If the target questions are well designed, the juror discussion will reveal the weaknesses in the lawyer's presentation of the case. Too often, lawyers will interrupt juror deliberation to respond to juror criticisms with a vigorous “Yeah, but..." defense of their position. This response entirely undermines the value of the focus group. Why should an attorney ask for mock juror opinions if the result is to tell focus group members that the lawyer is right and they are wrong?
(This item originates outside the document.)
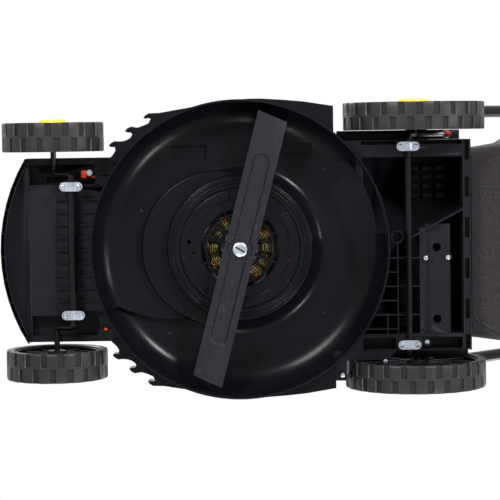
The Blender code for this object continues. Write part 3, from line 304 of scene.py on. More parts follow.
@dataclass(frozen=True)
class EnamelledSteel(Look):
    """Black enamel on steel, with orange peel and worn, slightly brighter spots."""

    colour: Triple
    worn: Triple
    roughness: float
    wear: float

    def dress(self, skin: Surface) -> None:
        """Sets the shader's sockets.

        Args:
            skin: The material.
        """
        scuffs = skin.noise(38.0, 5.0, (1.0, 0.35, 1.0)).ramp(0.56, 0.74) * self.wear
        skin.set(Base_Color=skin.tint(self.colour, self.worn, scuffs), Metallic=scuffs * 0.6,
                 Roughness=self.roughness + (skin.noise(16.0, 3.0) - 0.5) * 0.14 + scuffs * 0.08,
                 Specular_IOR_Level=0.14)
        skin.bump(skin.noise(340.0, 2.0), 0.00012)


@dataclass(frozen=True)
class BladeSteel(Look):
    """Dark painted spring steel with lengthwise rolling marks and small scuffs."""

    colour: Triple
    scuff: Triple

    def dress(self, skin: Surface) -> None:
        """Sets the shader's sockets.

        Args:
            skin: The material.
        """
        rolled = skin.noise(240.0, 3.0, (0.16, 1.0, 1.0))
        marks = skin.noise(70.0, 6.0).ramp(0.60, 0.78)
        skin.set(Base_Color=skin.tint(self.colour, self.scuff, marks * 0.5 + rolled * 0.2), Metallic=0.12,
                 Specular_IOR_Level=0.20, Roughness=0.30 + (rolled - 0.5) * 0.16 + marks * 0.10)
        skin.bump(rolled * 0.5 + skin.noise(900.0) * 0.5, 0.00006)


@dataclass(frozen=True)
class WindingWire(Look):
    """Enamelled copper wire, wound in tight turns and stained with varnish."""

    colour: Triple
    varnish: Triple

    def dress(self, skin: Surface) -> None:
        """Sets the shader's sockets.

        Args:
            skin: The material.
        """
        stain = skin.noise(90.0, 3.0)
        skin.set(Base_Color=skin.tint(self.colour, self.varnish, stain.ramp(0.35, 0.65)), Metallic=0.75,
                 Roughness=0.30 + stain * 0.25)
        skin.bump(skin.noise(700.0, 1.0, (1.0, 1.0, 0.2)), 0.0004)


@dataclass(frozen=True)
class BagCloth(Look):
    """Melange bag cloth: dark yarn with pale brown flecks, woven over the cloth's own map."""

    dark: Triple
    fleck: Triple
    threads: float

    def dress(self, skin: Surface) -> None:
        """Sets the shader's sockets.

        Args:
            skin: The material.
        """
        grid = skin.node("ShaderNodeUVMap", {"uv_map": "weave"}).outputs["UV"]
        turns = pi * 2 * self.threads
        warp, weft = (skin.signal("ShaderNodeSeparateXYZ", axis, inputs={"Vector": grid}) * turns for axis in "XY")
        weave = warp.maths("SINE") * weft.maths("SINE") * 0.5 + 0.5
        melange = skin.noise(620.0, 3.0, (1.0, 0.45, 1.0)).ramp(0.46, 0.66)
        patch = skin.noise(14.0, 2.0)
        skin.set(Base_Color=skin.tint(self.dark, self.fleck, melange * 0.75 + patch * 0.2), Roughness=0.92,
                 Specular_IOR_Level=0.2, Sheen_Weight=0.25, Sheen_Roughness=0.5)
        skin.bump(weave * 0.6 + melange * 0.4, 0.0005)


class Finish(Enum):
    """The finishes of the mower, each by its slot in the record."""

    DECK = MouldedPlastic("deck_plastic", (0.0035, 0.0035, 0.0050), 0.20, 1500.0, 0.00003, 0.065, 0.06)
    GRAINED = MouldedPlastic("grained_plastic", (0.0065, 0.0060, 0.0085), 0.32, 900.0, 0.00012, 0.095, 0.16)
    TYRE = TreadPlastic("tyre_plastic", (0.014, 0.0125, 0.0135), 0.40, 700.0, 0.00016, 0.22, 0.45)
    YELLOW = MouldedPlastic("yellow_plastic", (0.930, 0.530, 0.012), 0.34, 800.0, 0.00006, 0.45, 0.06)
    RED = MouldedPlastic("red_plastic", (0.640, 0.048, 0.010), 0.40, 800.0, 0.00006, 0.45, 0.10)
    GRIP = MouldedPlastic("soft_grip", (0.016, 0.016, 0.016), 0.80, 420.0, 0.00050, 0.25, 0.35)
    ENAMEL = EnamelledSteel("painted_steel", (0.004, 0.004, 0.005), (0.030, 0.030, 0.033), 0.19, 0.15)
    CORE = EnamelledSteel("core_steel", (0.060, 0.060, 0.068), (0.200, 0.190, 0.180), 0.46, 0.80)
    ZINC = PlatedSteel("zinc", (0.430, 0.465, 0.530), 0.24)
    BLADE = BladeSteel("blade_steel", (0.010, 0.009, 0.013), (0.036, 0.033, 0.044))
    COPPER = WindingWire("copper", (0.120, 0.098, 0.026), (0.034, 0.032, 0.014))
    CLOTH = BagCloth("bag_fabric", (0.0080, 0.0065, 0.0075), (0.0270, 0.0220, 0.0250), 420.0)

    @property
    def slot(self) -> str:
        """The record's name for this finish."""
        return self.value.name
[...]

You will gain the most by embracing criticism, looking for its benefit, and not trying to defend against it. Lawyers who dismiss the focus group's criticisms and opinions and fail to incorporate them in their trial strategy might as well not conduct a focus group at all. Lawyers who do not mind losing the focus group to win the trial are the lawyers who will profit most from the process.

Thursday, January 2, 2025

Your Client, Expert and Witness E-Impressions Matter! Manage Them Well

 

What is written has more weight than what is said. Always. That is why, when something is important, we write it down. That is why, in any courtroom, jurors will believe documents over witness testimony.
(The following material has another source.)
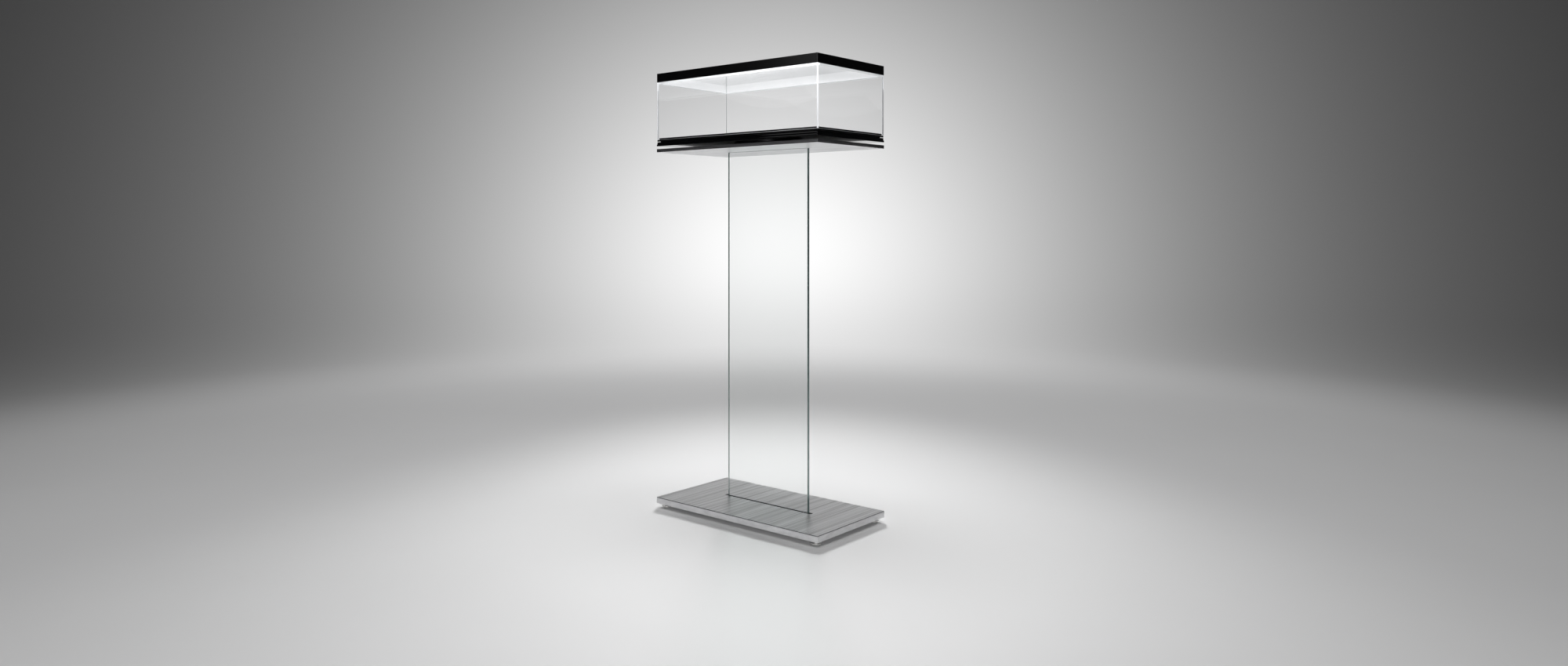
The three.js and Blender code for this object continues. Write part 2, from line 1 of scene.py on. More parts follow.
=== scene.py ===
import bpy
import numpy as np
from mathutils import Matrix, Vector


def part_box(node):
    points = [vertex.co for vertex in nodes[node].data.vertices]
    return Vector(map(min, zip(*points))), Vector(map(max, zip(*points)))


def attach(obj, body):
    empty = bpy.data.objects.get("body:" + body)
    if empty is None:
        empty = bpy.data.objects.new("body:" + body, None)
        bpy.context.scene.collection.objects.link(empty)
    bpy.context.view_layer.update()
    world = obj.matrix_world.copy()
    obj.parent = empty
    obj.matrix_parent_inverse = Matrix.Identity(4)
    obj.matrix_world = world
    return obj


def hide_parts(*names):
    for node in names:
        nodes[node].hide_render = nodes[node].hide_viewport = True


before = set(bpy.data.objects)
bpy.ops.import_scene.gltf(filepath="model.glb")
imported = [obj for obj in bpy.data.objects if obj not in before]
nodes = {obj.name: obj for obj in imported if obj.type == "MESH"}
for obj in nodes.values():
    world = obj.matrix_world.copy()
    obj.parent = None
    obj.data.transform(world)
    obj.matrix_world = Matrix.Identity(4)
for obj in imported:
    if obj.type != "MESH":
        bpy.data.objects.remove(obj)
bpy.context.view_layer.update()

# ---- Base slab --------------------------------------------------------------------------------
# A thick steel plate, sawn to size and bead blasted, so its sides are pale and finely textured.
# It is the weight that keeps the stand upright, and the glass stands in a groove milled in it.


class Wire:
    """One output socket of a node. Arithmetic on wires adds Math nodes, so a pattern reads as a formula."""

    def __init__(self, socket):
        self.socket = socket

    def node(self, kind, settings, sockets, output=0):
        """Adds a node of any kind: its settings are set first, then its sockets' values or wires."""
        tree = self.socket.id_data
        made = tree.nodes.new(kind)
        for key, value in settings.items():
            setattr(made, key, value)
        for key, value in sockets.items():
            if isinstance(value, Wire):
                tree.links.new(value.socket, made.inputs[key])
            else:
                made.inputs[key].default_value = value
        return Wire(made.outputs[output])

    def math(self, operation, left, right=0.0):
        return self.node("ShaderNodeMath", {"operation": operation}, {0: left, 1: right})

    def __add__(self, other):
        return self.math("ADD", self, other)

    __radd__ = __add__

    def __mul__(self, other):
        return self.math("MULTIPLY", self, other)

    __rmul__ = __mul__

    def __sub__(self, other):
        return self.math("SUBTRACT", self, other)

    def __rsub__(self, other):
        return self.math("SUBTRACT", other, self)

    def __truediv__(self, other):
        return self.math("DIVIDE", self, other)

    def __neg__(self):
        return 0 - self

    def __abs__(self):
        return self.math("ABSOLUTE", self)

    def __pow__(self, other):
        return self.math("POWER", self, other)


def noise(place, stretch, detail=3.0, roughness=0.5):
    """Smooth noise from 0 to 1, with stretch lumps to the metre along X, Y and Z."""
    scaled = place.node("ShaderNodeMapping", {}, {"Vector": place, "Scale": stretch})
    sockets = {"Vector": scaled, "Scale": 1.0, "Detail": detail, "Roughness": roughness}
    return place.node("ShaderNodeTexNoise", {}, sockets)


def blend(factor, first, second):
    """The colour that goes from first to second as factor goes from 0 to 1."""
    pair = {0: factor, 6: (*first, 1) if isinstance(first, tuple) else first}
    pair[7] = (*second, 1) if isinstance(second, tuple) else second
    return factor.node("ShaderNodeMix", {"data_type": "RGBA"}, pair, output=2)


def finish_of(name, **constants):
    """A new material: its Principled shader's constants are set, and a wire carries Object coordinates."""
    made = bpy.data.materials.new(name)
    made.use_nodes = True
    shader = made.node_tree.nodes["Principled BSDF"]
    for key, value in constants.items():
        socket = shader.inputs[key.replace("_", " ").title().replace("Ior", "IOR")]
        socket.default_value = (*value, 1) if isinstance(value, tuple) else value
    place = made.node_tree.nodes.new("ShaderNodeTexCoord").outputs["Object"]
    return made, shader, Wire(place)


def drive(shader, **wires):
    """Links wires to the shader's sockets, such as base_color and roughness."""
    for key, wire in wires.items():
        shader.id_data.links.new(wire.socket, shader.inputs[key.replace("_", " ").title()])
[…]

Unfortunately, clients often forget this, if they even ever stopped to think about it in the first place. And the handy “delete” button on our various devices leads one to believe that whatever is written in emails or texts, or posted on social media doesn’t really exist in the same way a written document does. We now know all too well the inaccuracy of that belief.
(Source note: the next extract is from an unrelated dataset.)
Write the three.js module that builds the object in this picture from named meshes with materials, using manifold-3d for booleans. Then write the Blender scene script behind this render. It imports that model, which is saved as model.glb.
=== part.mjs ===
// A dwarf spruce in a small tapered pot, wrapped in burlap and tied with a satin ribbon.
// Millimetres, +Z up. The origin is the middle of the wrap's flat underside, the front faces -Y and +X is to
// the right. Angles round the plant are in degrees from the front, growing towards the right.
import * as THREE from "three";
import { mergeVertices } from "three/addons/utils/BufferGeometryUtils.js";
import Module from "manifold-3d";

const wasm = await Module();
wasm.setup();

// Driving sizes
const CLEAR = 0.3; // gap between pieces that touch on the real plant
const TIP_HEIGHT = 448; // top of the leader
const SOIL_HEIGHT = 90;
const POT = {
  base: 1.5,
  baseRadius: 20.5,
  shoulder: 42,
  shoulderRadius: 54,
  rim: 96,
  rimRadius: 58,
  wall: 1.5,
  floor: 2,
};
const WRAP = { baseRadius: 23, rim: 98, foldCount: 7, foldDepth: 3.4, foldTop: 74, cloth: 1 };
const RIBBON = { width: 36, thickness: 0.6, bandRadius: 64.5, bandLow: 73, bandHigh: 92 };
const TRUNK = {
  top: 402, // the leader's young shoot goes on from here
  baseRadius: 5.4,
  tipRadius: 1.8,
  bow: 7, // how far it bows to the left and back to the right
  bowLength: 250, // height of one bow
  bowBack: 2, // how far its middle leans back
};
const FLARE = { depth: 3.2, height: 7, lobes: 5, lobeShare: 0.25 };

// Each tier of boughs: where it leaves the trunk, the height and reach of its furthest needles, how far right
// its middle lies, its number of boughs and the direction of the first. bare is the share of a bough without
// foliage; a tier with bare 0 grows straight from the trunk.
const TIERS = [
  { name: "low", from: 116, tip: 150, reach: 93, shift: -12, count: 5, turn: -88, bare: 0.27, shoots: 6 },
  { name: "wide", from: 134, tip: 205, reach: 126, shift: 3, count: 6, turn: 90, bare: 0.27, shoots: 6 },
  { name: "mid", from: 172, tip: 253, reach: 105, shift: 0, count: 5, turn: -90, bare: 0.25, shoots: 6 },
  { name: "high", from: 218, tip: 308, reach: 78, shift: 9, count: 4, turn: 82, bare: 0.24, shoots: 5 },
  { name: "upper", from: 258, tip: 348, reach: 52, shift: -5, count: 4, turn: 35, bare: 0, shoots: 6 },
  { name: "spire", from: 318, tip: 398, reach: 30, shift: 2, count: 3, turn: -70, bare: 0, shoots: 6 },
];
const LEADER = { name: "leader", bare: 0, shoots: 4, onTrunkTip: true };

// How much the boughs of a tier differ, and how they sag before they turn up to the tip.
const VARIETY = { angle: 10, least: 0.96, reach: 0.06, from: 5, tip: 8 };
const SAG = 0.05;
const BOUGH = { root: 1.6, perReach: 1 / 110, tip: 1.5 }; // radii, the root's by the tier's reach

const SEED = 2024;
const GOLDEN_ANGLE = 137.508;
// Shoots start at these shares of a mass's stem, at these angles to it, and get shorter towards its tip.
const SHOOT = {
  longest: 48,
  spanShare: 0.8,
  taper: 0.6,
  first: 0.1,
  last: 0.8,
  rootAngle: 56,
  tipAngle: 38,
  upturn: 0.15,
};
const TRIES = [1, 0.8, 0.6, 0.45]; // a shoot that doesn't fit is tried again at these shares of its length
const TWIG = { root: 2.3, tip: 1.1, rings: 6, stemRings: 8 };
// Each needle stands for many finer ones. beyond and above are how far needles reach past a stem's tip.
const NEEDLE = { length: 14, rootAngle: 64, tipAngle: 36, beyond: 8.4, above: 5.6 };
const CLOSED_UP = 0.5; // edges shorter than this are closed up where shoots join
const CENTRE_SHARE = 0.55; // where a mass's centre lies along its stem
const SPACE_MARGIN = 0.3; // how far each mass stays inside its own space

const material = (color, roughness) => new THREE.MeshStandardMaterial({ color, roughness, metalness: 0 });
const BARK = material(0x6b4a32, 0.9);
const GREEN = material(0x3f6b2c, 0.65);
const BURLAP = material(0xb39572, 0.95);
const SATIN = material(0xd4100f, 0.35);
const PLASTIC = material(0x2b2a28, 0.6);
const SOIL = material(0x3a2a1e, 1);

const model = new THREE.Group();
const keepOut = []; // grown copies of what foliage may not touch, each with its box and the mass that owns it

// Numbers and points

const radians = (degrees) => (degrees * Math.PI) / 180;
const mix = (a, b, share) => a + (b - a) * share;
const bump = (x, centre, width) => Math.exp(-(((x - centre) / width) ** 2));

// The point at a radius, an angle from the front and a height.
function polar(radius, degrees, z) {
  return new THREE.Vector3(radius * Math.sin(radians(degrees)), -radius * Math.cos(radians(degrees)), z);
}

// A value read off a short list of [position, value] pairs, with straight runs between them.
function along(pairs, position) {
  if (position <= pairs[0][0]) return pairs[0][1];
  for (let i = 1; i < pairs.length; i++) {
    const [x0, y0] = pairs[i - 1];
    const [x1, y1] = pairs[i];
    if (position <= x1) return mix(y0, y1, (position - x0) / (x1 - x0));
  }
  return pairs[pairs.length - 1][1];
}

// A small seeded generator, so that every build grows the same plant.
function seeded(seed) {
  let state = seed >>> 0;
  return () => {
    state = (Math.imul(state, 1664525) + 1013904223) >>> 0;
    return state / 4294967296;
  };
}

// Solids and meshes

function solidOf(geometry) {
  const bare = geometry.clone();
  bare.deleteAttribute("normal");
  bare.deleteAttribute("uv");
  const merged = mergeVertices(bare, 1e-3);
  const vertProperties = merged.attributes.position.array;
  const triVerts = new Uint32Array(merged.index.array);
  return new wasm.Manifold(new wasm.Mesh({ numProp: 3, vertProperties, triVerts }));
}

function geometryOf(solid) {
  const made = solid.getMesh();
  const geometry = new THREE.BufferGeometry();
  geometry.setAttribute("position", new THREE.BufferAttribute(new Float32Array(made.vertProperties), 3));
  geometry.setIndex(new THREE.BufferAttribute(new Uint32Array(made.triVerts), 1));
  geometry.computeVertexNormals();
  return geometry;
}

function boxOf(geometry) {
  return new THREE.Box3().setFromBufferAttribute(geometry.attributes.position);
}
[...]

Educate your clients, experts and lay witnesses. E-impressions are just as important as the impression your client, witness or expert makes on entering the courtroom. You need to know what e-impressions already exist, should damage control be required, and emphasize to your clients, experts and witnesses the absolute necessity of being vigilant about how they are perceived online.

The same goes for your team. They must manage their online presence with the same care they manage all other aspects of their practice.

There is nothing evanescent about virtual reality; in a certain sense, it is, or certainly can be, in perpetuity. Poster beware!